Where a line holds the string "Write", return that line.

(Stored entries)
.....

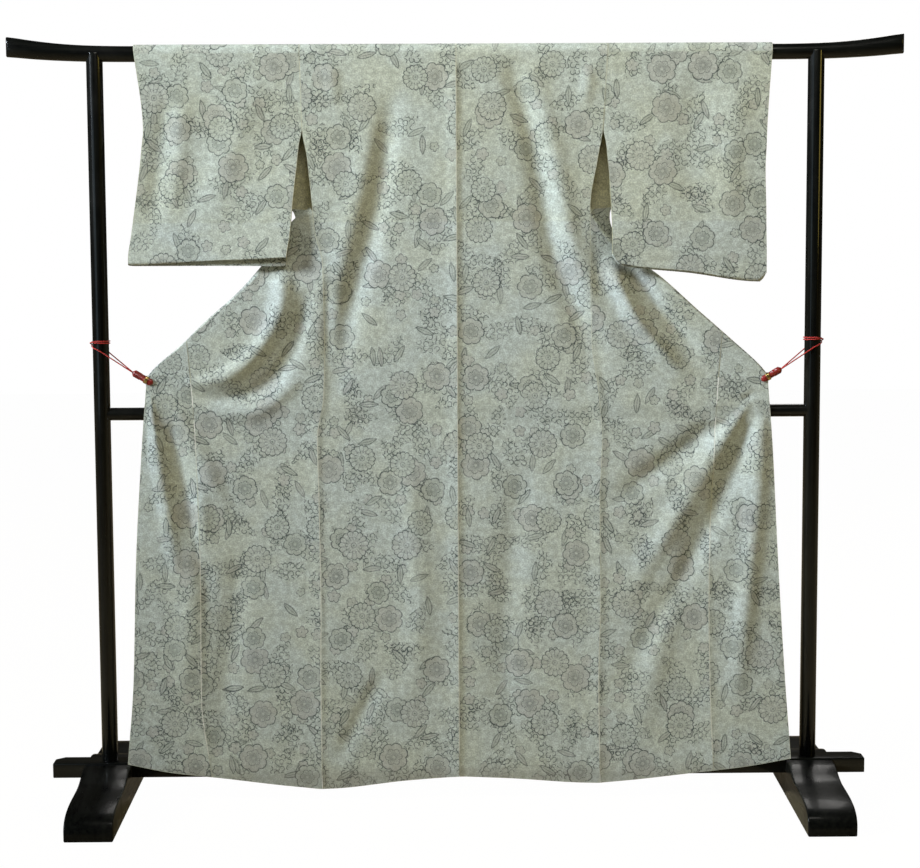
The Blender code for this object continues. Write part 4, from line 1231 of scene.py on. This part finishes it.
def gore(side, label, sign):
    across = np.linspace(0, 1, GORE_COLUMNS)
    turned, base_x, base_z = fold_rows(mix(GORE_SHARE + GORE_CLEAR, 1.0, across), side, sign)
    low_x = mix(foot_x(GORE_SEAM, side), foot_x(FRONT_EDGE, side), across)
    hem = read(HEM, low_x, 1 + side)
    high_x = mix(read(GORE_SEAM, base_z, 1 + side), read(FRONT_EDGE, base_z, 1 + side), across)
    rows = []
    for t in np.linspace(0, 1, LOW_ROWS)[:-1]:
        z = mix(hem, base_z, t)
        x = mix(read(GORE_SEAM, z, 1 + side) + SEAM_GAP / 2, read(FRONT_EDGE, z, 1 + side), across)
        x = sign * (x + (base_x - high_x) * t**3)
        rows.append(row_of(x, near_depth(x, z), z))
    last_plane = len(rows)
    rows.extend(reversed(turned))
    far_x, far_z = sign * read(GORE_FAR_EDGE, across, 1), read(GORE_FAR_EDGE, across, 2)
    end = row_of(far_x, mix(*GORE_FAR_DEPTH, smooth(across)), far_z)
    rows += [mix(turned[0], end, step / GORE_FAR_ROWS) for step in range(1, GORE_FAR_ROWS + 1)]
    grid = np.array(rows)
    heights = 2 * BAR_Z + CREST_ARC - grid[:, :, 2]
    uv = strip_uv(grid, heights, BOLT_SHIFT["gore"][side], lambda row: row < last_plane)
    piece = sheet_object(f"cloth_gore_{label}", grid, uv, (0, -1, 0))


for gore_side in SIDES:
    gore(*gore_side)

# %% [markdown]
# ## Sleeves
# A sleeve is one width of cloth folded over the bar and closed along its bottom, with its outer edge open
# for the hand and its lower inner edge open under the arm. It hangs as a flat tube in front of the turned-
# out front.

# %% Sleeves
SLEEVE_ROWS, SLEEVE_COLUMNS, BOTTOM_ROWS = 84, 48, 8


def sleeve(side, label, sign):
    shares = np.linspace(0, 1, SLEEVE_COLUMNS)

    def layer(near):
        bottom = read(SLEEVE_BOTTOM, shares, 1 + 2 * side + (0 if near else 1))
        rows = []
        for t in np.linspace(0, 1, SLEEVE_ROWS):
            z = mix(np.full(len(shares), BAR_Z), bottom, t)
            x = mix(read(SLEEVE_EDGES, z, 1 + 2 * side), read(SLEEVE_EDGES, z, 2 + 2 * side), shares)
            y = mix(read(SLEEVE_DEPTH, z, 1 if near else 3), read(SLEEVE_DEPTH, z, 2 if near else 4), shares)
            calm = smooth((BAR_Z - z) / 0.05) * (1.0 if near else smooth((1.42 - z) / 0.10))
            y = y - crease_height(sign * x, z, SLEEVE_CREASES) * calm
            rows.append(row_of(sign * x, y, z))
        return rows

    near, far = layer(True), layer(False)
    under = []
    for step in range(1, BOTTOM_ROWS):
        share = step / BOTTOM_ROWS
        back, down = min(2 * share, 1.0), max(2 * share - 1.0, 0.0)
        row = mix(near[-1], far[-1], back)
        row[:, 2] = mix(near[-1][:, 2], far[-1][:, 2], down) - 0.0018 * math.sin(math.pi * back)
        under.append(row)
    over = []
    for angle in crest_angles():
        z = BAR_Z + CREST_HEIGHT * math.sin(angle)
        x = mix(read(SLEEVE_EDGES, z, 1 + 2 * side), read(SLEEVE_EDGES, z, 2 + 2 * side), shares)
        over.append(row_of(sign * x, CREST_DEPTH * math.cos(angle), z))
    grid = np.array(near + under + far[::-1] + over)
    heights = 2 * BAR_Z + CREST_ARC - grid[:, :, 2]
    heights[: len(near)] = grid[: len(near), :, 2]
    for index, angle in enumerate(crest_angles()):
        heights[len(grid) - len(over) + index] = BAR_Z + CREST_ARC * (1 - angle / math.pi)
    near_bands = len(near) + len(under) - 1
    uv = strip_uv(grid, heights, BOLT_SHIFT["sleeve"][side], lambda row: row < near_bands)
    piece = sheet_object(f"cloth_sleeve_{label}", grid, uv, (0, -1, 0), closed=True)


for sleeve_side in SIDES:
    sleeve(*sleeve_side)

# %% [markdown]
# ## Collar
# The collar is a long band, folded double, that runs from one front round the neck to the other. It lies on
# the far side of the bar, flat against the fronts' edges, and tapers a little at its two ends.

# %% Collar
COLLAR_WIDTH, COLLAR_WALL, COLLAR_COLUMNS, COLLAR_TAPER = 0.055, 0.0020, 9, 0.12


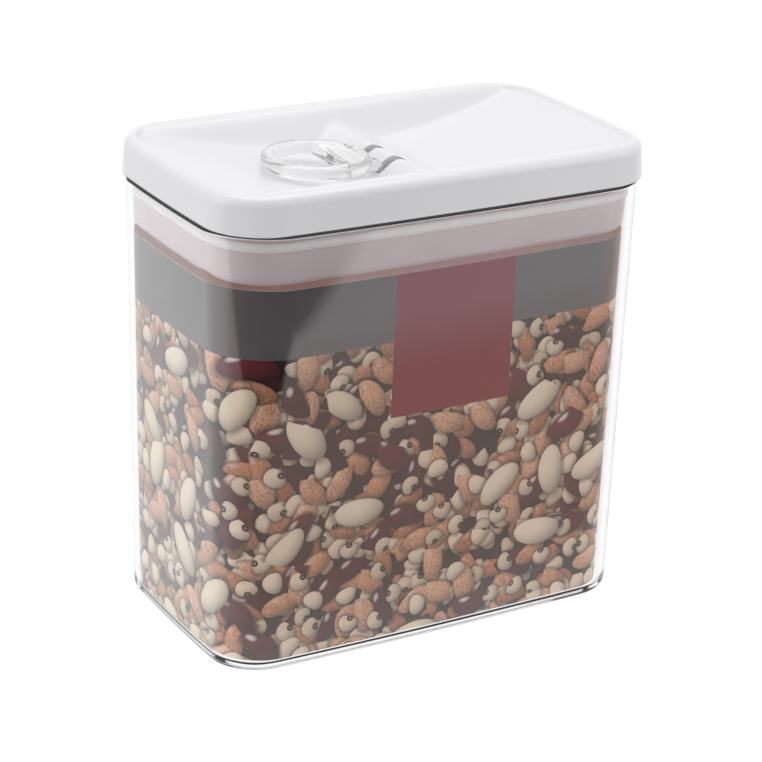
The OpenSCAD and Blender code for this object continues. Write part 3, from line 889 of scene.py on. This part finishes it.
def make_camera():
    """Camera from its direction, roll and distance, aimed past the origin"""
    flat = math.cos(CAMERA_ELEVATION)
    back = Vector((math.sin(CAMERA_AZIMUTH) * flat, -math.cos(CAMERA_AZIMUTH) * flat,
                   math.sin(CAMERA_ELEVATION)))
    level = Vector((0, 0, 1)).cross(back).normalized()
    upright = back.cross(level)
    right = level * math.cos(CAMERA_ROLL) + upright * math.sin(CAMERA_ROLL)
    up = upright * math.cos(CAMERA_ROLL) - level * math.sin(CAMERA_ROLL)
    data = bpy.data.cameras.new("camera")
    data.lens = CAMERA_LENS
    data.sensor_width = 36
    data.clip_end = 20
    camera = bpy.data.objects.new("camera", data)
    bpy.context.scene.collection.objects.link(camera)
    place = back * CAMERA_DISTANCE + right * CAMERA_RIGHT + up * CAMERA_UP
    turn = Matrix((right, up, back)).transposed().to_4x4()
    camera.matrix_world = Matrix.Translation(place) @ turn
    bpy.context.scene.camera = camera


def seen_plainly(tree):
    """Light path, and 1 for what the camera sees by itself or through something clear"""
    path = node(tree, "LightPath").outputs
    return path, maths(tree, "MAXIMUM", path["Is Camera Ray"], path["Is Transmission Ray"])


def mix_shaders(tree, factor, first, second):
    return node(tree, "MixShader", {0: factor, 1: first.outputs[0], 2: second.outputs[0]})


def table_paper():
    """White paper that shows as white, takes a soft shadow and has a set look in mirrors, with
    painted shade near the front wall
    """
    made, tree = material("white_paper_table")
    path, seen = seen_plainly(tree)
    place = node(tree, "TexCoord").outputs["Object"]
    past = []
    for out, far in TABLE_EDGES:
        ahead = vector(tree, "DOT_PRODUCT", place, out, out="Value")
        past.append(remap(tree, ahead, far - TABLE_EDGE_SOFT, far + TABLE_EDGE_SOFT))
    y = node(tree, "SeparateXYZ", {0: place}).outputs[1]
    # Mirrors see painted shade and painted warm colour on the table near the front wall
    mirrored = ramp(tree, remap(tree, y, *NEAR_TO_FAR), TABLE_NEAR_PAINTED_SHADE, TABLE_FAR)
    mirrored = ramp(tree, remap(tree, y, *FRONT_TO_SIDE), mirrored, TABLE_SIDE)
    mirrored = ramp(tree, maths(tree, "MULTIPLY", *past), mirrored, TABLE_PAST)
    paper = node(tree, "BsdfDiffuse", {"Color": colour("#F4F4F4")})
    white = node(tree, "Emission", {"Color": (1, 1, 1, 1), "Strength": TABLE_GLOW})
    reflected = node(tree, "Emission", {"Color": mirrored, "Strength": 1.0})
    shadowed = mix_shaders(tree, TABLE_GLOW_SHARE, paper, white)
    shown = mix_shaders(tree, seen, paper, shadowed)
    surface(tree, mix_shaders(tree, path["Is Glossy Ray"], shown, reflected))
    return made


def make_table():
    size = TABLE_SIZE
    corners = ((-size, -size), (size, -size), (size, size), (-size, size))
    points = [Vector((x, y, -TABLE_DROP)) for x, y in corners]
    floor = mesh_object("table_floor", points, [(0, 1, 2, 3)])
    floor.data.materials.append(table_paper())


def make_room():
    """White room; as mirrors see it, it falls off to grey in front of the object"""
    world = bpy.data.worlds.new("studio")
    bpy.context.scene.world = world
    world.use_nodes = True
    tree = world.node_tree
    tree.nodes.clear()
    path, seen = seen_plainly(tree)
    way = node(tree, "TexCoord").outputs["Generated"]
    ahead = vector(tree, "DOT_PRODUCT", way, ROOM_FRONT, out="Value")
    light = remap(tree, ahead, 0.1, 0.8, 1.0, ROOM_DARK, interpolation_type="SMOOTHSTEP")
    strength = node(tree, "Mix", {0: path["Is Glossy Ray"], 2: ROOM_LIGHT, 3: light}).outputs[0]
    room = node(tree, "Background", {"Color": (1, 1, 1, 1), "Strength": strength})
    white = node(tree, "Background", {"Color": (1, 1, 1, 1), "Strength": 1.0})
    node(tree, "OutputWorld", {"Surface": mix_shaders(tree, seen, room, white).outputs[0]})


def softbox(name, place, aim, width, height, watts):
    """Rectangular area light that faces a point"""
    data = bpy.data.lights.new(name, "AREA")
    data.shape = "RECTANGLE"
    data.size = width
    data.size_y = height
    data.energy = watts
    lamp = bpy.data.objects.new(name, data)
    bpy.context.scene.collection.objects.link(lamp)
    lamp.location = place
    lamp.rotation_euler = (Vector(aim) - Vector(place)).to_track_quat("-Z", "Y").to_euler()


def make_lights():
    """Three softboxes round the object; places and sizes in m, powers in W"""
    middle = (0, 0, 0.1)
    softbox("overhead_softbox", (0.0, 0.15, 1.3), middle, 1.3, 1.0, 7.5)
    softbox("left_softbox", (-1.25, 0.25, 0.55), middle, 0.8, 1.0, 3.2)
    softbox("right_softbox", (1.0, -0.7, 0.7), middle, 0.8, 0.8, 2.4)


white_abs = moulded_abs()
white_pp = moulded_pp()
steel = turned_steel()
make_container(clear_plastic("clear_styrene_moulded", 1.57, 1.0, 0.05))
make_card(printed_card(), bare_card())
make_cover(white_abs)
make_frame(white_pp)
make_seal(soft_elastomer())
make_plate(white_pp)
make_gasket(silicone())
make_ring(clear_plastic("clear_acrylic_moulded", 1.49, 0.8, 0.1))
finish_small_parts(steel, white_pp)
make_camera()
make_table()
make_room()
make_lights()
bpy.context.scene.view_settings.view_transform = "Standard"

.....

→ **Correct answer**:
The Blender code for this object continues. Write part 4, from line 1231 of scene.py on. This part finishes it.
The OpenSCAD and Blender code for this object continues. Write part 3, from line 889 of scene.py on. This part finishes it.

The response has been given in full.